Web Scraping: Un'analisi sul recupero automatico di informazioni sul retrocomputing

In the dynamic context of rapid technological evolution, the preservation and understanding of the computer heritage from the past become fundamental aspects. This thesis aims to explore and delve into the role of web scraping as an advanced methodology for the automatic retrieval of information related to Retrocomputing. It focuses on the analysis of past computer systems, requiring an innovative approach to systematically obtain historical data, documents, and relevant information. On the other hand, web scraping, with its ability to efficiently extract data from web pages, emerges as a crucial tool in this context. Through a detailed analysis, this thesis will explore the technical challenges associated with web data extraction related to Retrocomputing, including variations in the structure of websites over time, the analysis of their structure, and their limitations. Ethical aspects related to the automatic retrieval of online data will also be examined, considering privacy management and compliance with current regulations. In order to provide a comprehensive framework, case studies and practical examples will be presented, illustrating the effectiveness of web scraping in systematically collecting information about historical computer systems. Emphasis will be placed on its role not only as a research tool but also as an essential means for the preservation and enhancement of our rich computer heritage. The goal is to describe the practice of web scraping in the context of Retrocomputing, highlighting its implications, challenges, and future prospects.
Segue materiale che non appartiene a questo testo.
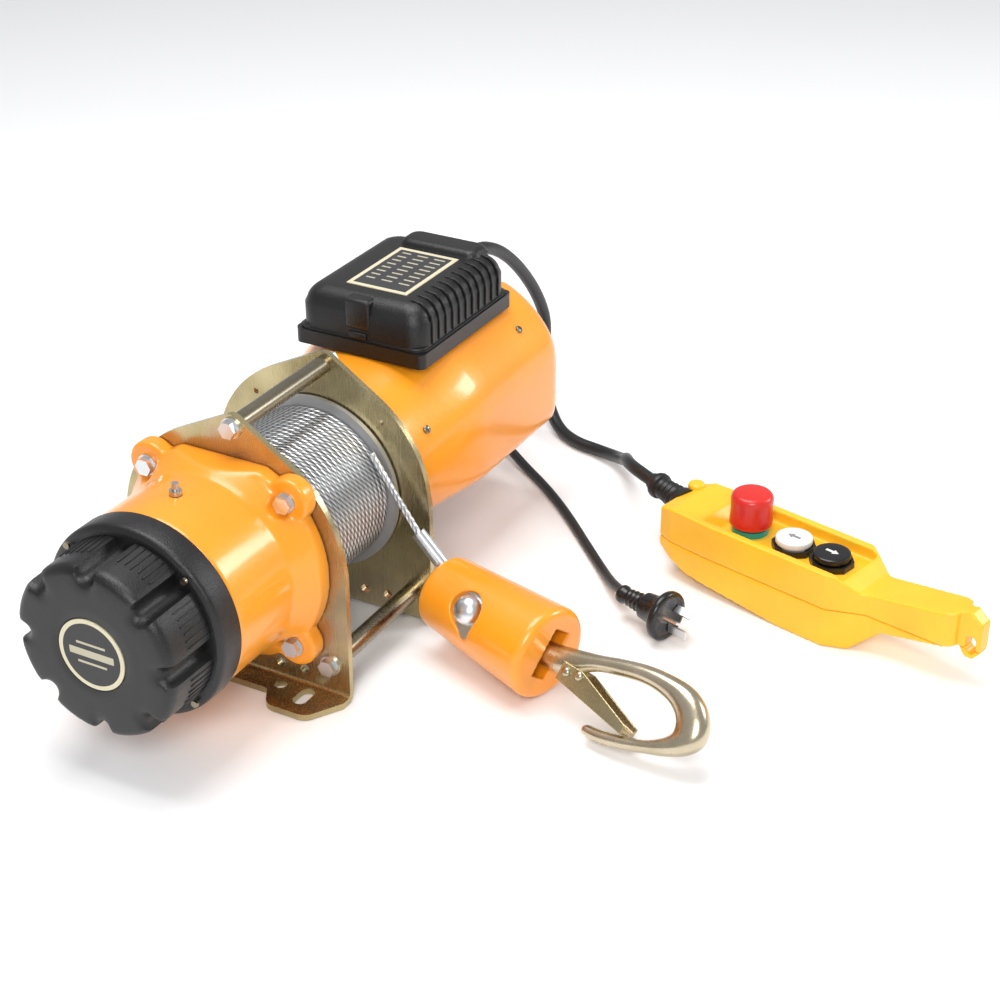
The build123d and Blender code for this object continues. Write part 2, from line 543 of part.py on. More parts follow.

Nel contesto dinamico della rapida evoluzione tecnologica, la conservazione e la comprensione del patrimonio informatico del passato diventano aspetti fondamentali. Questa tesi si propone di esplorare e approfondire il ruolo del web scraping come metodologia avanzata per il recupero automatico di informazioni legate al Retrocomputing. Esso si focalizza sull'analisi dei sistemi informatici del passato, richiede un approccio innovativo per reperire in modo sistematico dati storici, documenti e informazioni pertinenti. Il web scraping d’altra parte, con la sua capacità di estrarre dati da pagine web in modo efficiente, si presenta come uno strumento cruciale in questo contesto. Attraverso un'analisi dettagliata, questa tesi esplorerà le sfide tecniche associate all’estrazione di dati dal web inerenti il Retrocomputing, comprese le variazioni nella struttura dei siti web nel corso del tempo, l’analisi della loro struttura e le loro limitazioni. Saranno esaminati anche gli aspetti etici legati al recupero automatico di dati online, considerando la gestione della privacy e la conformità alle normative vigenti. Al fine di fornire un quadro completo, saranno presentati studi di caso e esempi pratici che illustrano l'efficacia del web scraping nella raccolta sistematica di informazioni sui sistemi informatici storici, enfatizzando il suo ruolo non solo come strumento di ricerca, ma anche come mezzo essenziale per la preservazione e la valorizzazione del nostro ricco patrimonio informatico. L’obiettivo è dunque quello di descrivere la pratica del web scraping nel contesto del Retrocomputing, evidenziando le sue implicazioni, sfide e prospettive future.